◆ PROBLEM TO SOLVE:
Repeat exactly, please, the lines that begin at the start of the listing and end at the line holding "if empty is".

◆ DATA PROVIDED:
** START **
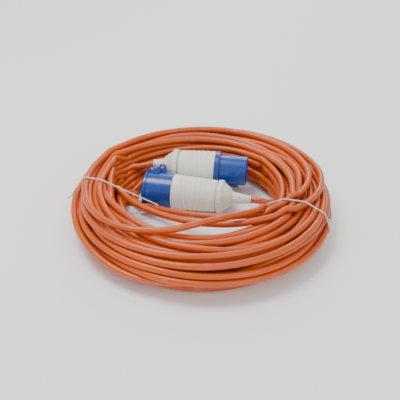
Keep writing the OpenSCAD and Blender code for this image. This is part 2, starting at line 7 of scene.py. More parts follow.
# %% The frame and the CAD box
import json
import math
import bpy
import numpy as np
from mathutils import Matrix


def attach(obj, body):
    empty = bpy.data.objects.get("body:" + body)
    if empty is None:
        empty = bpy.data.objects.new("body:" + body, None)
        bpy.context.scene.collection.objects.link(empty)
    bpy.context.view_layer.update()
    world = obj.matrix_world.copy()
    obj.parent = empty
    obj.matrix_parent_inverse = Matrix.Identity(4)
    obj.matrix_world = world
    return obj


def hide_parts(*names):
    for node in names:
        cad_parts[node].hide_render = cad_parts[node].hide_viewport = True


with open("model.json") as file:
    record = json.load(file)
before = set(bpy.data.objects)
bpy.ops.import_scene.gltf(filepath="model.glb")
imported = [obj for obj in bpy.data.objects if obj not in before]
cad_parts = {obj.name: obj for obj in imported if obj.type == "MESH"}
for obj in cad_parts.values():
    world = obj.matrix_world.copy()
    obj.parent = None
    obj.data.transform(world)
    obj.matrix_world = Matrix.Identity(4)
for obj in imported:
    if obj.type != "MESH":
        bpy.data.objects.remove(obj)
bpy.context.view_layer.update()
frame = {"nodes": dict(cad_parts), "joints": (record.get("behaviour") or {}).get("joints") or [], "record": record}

# %% [markdown]
# ## Camera, light and floor
#
# The camera looks along +Y, 34 degrees down, with a long lens. A large soft light above and to the
# left makes the narrow highlights on the cable, and a weak one in front opens the shadows.

# %% Camera
COIL_AT = np.array([0.008, -0.054, 0.0])
ELEVATION, DISTANCE, VIEW_WIDTH = math.radians(34), 1.1, 0.572
back = np.array([0, -math.cos(ELEVATION), math.sin(ELEVATION)])
up = np.array([0, math.sin(ELEVATION), math.cos(ELEVATION)])
aim = COIL_AT + [-0.003, 0, 0.030] + 0.004 * up

scene = bpy.context.scene
camera = bpy.data.objects.new("camera", bpy.data.cameras.new("camera"))
scene.collection.objects.link(camera)
camera.location = aim + DISTANCE * back
camera.rotation_euler = (math.pi / 2 - ELEVATION, 0, 0)
camera.data.sensor_width = 36
camera.data.lens = 36 * DISTANCE / VIEW_WIDTH
scene.camera = camera
print("lens", round(camera.data.lens, 1), "mm")


# %% Lights
def soft_light(name, place, size, watts, warmth):
    light = bpy.data.objects.new(name, bpy.data.lights.new(name, "AREA"))
    scene.collection.objects.link(light)
    light.location = place
    light.rotation_euler = (-light.location).to_track_quat("-Z", "Y").to_euler()
    light.data.size = size
    light.data.energy = watts
    light.data.color = (1.0, 1.0 - 0.08 * warmth, 1.0 - 0.16 * warmth)


soft_light("key", (-0.5, 0.1, 1.5), 0.7, 19, 0.2)
soft_light("front", (0.7, -1.4, 0.9), 1.2, 9, 0.4)
soft_light("rim", (0.3, 1.4, 0.9), 0.8, 8, 0.0)
world = bpy.data.worlds.new("studio")
world.use_nodes = True
world.node_tree.nodes["Background"].inputs["Color"].default_value = (1, 1, 1, 1)
world.node_tree.nodes["Background"].inputs["Strength"].default_value = 0.85
scene.world = world

# %% Floor
bpy.ops.mesh.primitive_grid_add(x_subdivisions=8, y_subdivisions=8, size=8)
floor = bpy.context.object
floor.name = "floor"

# %% [markdown]
# ## The cable's route
#
# The cable leaves the coupler, turns back in a hairpin and runs over the front of the bundle. Two
# loops lie a little to the right of the others and cross the opening in front of the coupler. These
# stretches are listed points. The other turns are worked out: each has its own place in
# the bundle's section and wanders a little round the coil.

# %% Places of the two devices and of the coil
CABLE_D = 0.0094
CABLE_LENGTH = 25.0
SPACING = 0.007
COIL_R, COIL_HALF_W, COIL_H = 0.144, 0.034, 0.062


def heading(yaw, pitch):
    yaw, pitch = math.radians(yaw), math.radians(pitch)
    return np.array([math.cos(pitch) * math.cos(yaw), math.cos(pitch) * math.sin(yaw), math.sin(pitch)])


COUPLER_AT, COUPLER_DIR, COUPLER_TIP = np.array([-0.076, -0.011, 0.0265]), heading(-11, 0), 0.158
PLUG_AT, PLUG_DIR, PLUG_TIP = np.array([0.075, 0.017, 0.039]), heading(172, 0.8), 0.1415
print("coupler's cable tip", (COUPLER_AT + COUPLER_TIP * COUPLER_DIR).round(4))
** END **
◆ ANSWER TO THE EXERCISE:
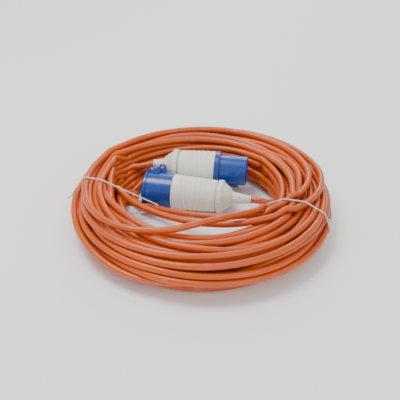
Keep writing the OpenSCAD and Blender code for this image. This is part 2, starting at line 7 of scene.py. More parts follow.
# %% The frame and the CAD box
import json
import math
import bpy
import numpy as np
from mathutils import Matrix


def attach(obj, body):
    empty = bpy.data.objects.get("body:" + body)
    if empty is None:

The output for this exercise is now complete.